One argument against this position is that economic environmentalism cuts both ways. Sure
Sure, marine preserves produce an economically beneficial surplus of salmon. Also, the oil reserves in the Arctic national wildlife refuge are worth more than 500 billion dollars.
In the case of Arctic drilling, I think the moral argument against destroying wilderness is the only viable option.
The amount of oil that can be safely burned is finite. Meaning there's only so much air to burn, and it should be auctioned off at market value, thus it gets more and more expensive over time. We pay for garbage disposal, why not pay market rate for carbon disposal too, it's the most capitalistic and scalable way to solve the problem.
Instead of trying to have this type of accounting many lobby to simply not pay for it because it would make their business less competitive with other energy businesses.
As for the alaskan wilderness, that could become profitable farmland or residental area later on as the climate warms. Being a wilderness experience would increase the value of the real instead whereas being oil contaminated would make it a lot less desirable.
There is a strong economic argument for keeping oil in the ground now, though. Namely, that the planet will cease to support a functioning global economy under runaway warming.
Interesting thought. I know nuclear plants are required by law to set aside a part of revenue for eventual long term storage of the waste.
You could have that for coal plants.
Of course we already have quotas and trade which is designed for something similar.
I'm in the same boat, I assume like me you were thinking of larvae and maggots as being synonymous, but it looks like with fish the larval stage is more tadpole like: https://en.wikipedia.org/wiki/Ichthyoplankton
"Up until sometime in the 1800s, though, lobster was literally low-class food, eaten only by the poor and institutionalized. Even in the harsh penal environment of early America, some colonies had laws against feeding lobsters to inmates more than once a week because it was thought to be cruel and unusual, like making people eat rats. "

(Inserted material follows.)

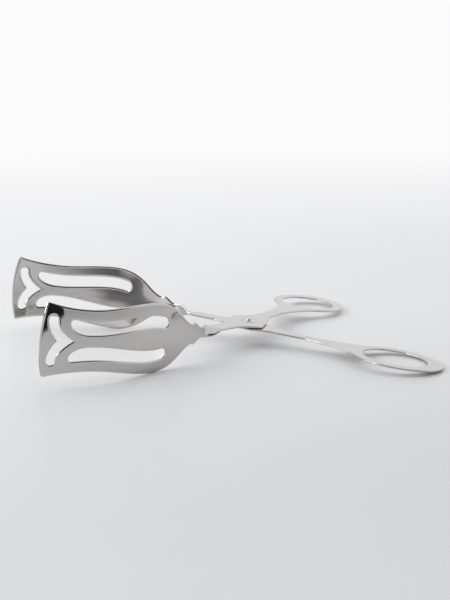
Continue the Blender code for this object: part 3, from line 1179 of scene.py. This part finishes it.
@dataclass(frozen=True)
class Tent:
    """White light tent round the table, open and dark on the camera's side.

    Its back wall is a touch brighter than the rest. The opening lies between
    two bearings, counted in radians from +X, and between a low sill and a soft
    upper end, both given as the height of a unit direction.
    """

    backdrop: str = "#FBFBFC"
    bright: float = 0.9
    dim: float = 0.88
    bright_towards: Place = (-0.2, 0.95, 0.2)
    bright_from: float = -0.3
    bright_to: float = 0.6
    dark: float = 0.04
    opening_left: float = radians(-170)
    opening_right: float = radians(-40)
    blur: float = radians(8)
    sill: float = sin(radians(4))
    sill_fade: float = sin(radians(11))
    opening_top: float = sin(radians(50))
    opening_fade: float = sin(radians(70))

    def pitch(self) -> None:
        """Set the tent up as the world."""
        world = bpy.data.worlds.new("light_tent")
        bpy.context.scene.world = world
        world.use_nodes = True
        tree = world.node_tree
        direction = add_node(tree, "ShaderNodeTexCoord").outputs["Generated"]
        rear = add_node(tree, "ShaderNodeVectorMath", {"operation": "DOT_PRODUCT"},
                        {"0": direction, "1": Vector(self.bright_towards).normalized()})
        wall = add_node(tree, "ShaderNodeMapRange", SMOOTH, {
            "Value": rear.outputs["Value"],
            "From Min": self.bright_from, "From Max": self.bright_to,
            "To Min": self.dim, "To Max": self.bright})
        parts = add_node(tree, "ShaderNodeSeparateXYZ", {}, {"Vector": direction})
        bearing = add_node(tree, "ShaderNodeMath", {"operation": "ARCTAN2"}, {
            "0": parts.outputs["Y"], "1": parts.outputs["X"]}).outputs[0]
        height = parts.outputs["Z"]
        left, right, blur = self.opening_left, self.opening_right, self.blur
        opening: float | bpy.types.NodeSocket = 1.0
        for value, start, end, outside, within in (
            (bearing, left - blur, left + blur, 0.0, 1.0),
            (bearing, right - blur, right + blur, 1.0, 0.0),
            (height, self.sill, self.sill_fade, 0.0, 1.0),
            (height, self.opening_top, self.opening_fade, 1.0, 0.0),
        ):
            border = add_node(tree, "ShaderNodeMapRange", SMOOTH, {
                "Value": value, "From Min": start, "From Max": end,
                "To Min": outside, "To Max": within})
            opening = add_node(tree, "ShaderNodeMath", TIMES, {
                "0": opening, "1": border.outputs["Result"]}).outputs[0]
        inside = add_node(tree, "ShaderNodeMix", {"data_type": "FLOAT"}, {
            "0": opening, "2": wall.outputs["Result"], "3": self.dark})
        seen = add_node(tree, "ShaderNodeLightPath").outputs["Is Camera Ray"]
        level = add_node(tree, "ShaderNodeMix", {"data_type": "FLOAT"}, {
            "0": seen, "2": inside.outputs[0], "3": 1.0})
        shown = add_node(tree, "ShaderNodeMix", COLOURS, {
            "0": seen, "6": (1, 1, 1, 1), "7": hex_colour(self.backdrop)})
        ground = tree.nodes["Background"]
        tree.links.new(shown.outputs[2], ground.inputs["Color"])
        tree.links.new(level.outputs[0], ground.inputs["Strength"])


@dataclass
class Studio:
    """Table, light tent, softboxes and cards."""

    table: Table = field(default_factory=Table)
    tent: Tent = field(default_factory=Tent)
    softboxes: tuple[Softbox, ...] = (
        Softbox("left_softbox", (-1.3, 0.15, 0.95), 1.3, 8.0),
        Softbox("edge_softbox", (-1.05, -0.42, 0.42), 0.3, 3.0),
    )
    # The near blade mirrors the black card in its dark upper corner. The grey card is painted
    # shade:
    # a grey sheet between the blades that only reflections see, standing in for the shaded
    # floor there that the far blade mirrors.
    cards: tuple[Card, ...] = (
        Card("black_card", ((-0.068, -0.135, 0.027), (-0.103, -0.128, 0.001),
                            (-0.068, -0.135, 0.12), (-0.103, -0.128, 0.12)), soft_foot=0.06),
        Card("floor_shade_card", ((-0.135, -0.095, 0.001), (-0.0903, -0.03, 0.001),
                           (-0.135, 0.0, 0.001), (-0.0903, 0.0, 0.001)),
             soft_foot=0.6, colour="#666666"),
    )

    def build(self) -> None:
        """Set up the whole studio but the camera."""
        self.table.lay(hex_colour(self.tent.backdrop))
        self.tent.pitch()
        for softbox in self.softboxes:
            softbox.hang()
        for card in self.cards:
            card.put_up()
        bpy.context.scene.view_settings.view_transform = "Standard"


@dataclass(frozen=True)
class Viewpoint:
    """The camera, as fitted to the photograph.

    Its place is in metres. Yaw is counted from +Y towards +X, pitch downwards.
    Lens and sensor are in millimetres.
    """

    place: Place = (-0.1566, -0.4943, 0.1465)
    yaw: float = radians(18.161)
    pitch: float = radians(13.247)
    roll: float = radians(1.264)
    lens: float = 59.49
    sensor: float = 36.0

    def set_up(self) -> None:
        """Put up the camera and make it the scene's own."""
        yaw, pitch, roll = self.yaw, self.pitch, self.roll
        ahead = Vector((sin(yaw) * cos(pitch), cos(yaw) * cos(pitch), -sin(pitch)))
        level = Vector((cos(yaw), -sin(yaw), 0))
        upright = level.cross(ahead)
        right = cos(roll) * level + sin(roll) * upright
        up = cos(roll) * upright - sin(roll) * level
        camera = bpy.data.objects.new("camera", bpy.data.cameras.new("camera"))
        bpy.context.scene.collection.objects.link(camera)
        turn = Matrix((right, up, -ahead)).transposed().to_4x4()
        camera.matrix_world = Matrix.Translation(self.place) @ turn
        camera.data.lens = self.lens
        camera.data.sensor_width = self.sensor
        bpy.context.scene.camera = camera


def main() -> None:
    """Build and dress every piece, then the studio round them."""
    logging.basicConfig(level=logging.INFO, format="%(name)s: %(message)s")
    pivot = Pivot.from_record(frame["joints"])
    sheet = PolishedSteel("polished_stainless_steel")
    turned_steel = PolishedSteel("polished_rivet_steel", roughness=0.08)
    pieces: tuple[tuple[Piece, PolishedSteel], ...] = (
        (TongsHalf("polished_upper_half", "upper_half", "upper", "upper_steel", pivot,
                   Side.UPPER), sheet),
        (TongsHalf("polished_lower_half", "lower_half", "lower", "lower_steel", pivot,
                   Side.LOWER), sheet),
        (Rivet("polished_rivet", "rivet", "lower", "rivet_steel", pivot), turned_steel),
    )
    for maker, finish in pieces:
        piece = maker.build()
        maker.dress(piece, finish)
        log.info("%s: %d faces", piece.name, len(piece.data.polygons))
    Studio().build()
    Viewpoint().set_up()


if __name__ == "__main__":
    main()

Then it's because railway passengers where given lobster.
As for if it really changed, I can't imagine it change so much into the steam style lobster of today (unless you're from Louisiana canjun/creole style).
Fun to watch but we found no matter how we set the initial counts of rabbits and foxes, inevitably there'd be a population spike of rabbits, which would cause a lot of foxes to be born, which would eat enough rabbits (sometimes ALL of them) that the rest of the foxes would starve and go extinct.
We tweaked all kinds of parameters about how they move and how they reproduce and nothing kept the system from oscillating into a broken state.
Eventually we added a "rabbit preserve" - an area rabbits could pass freely through but foxes couldn't enter. Just like that - the system was stable(ish). There would still be population peaks and valleys but as long as the preserve was reasonably large the rabbit population might crater but wouldn't crash.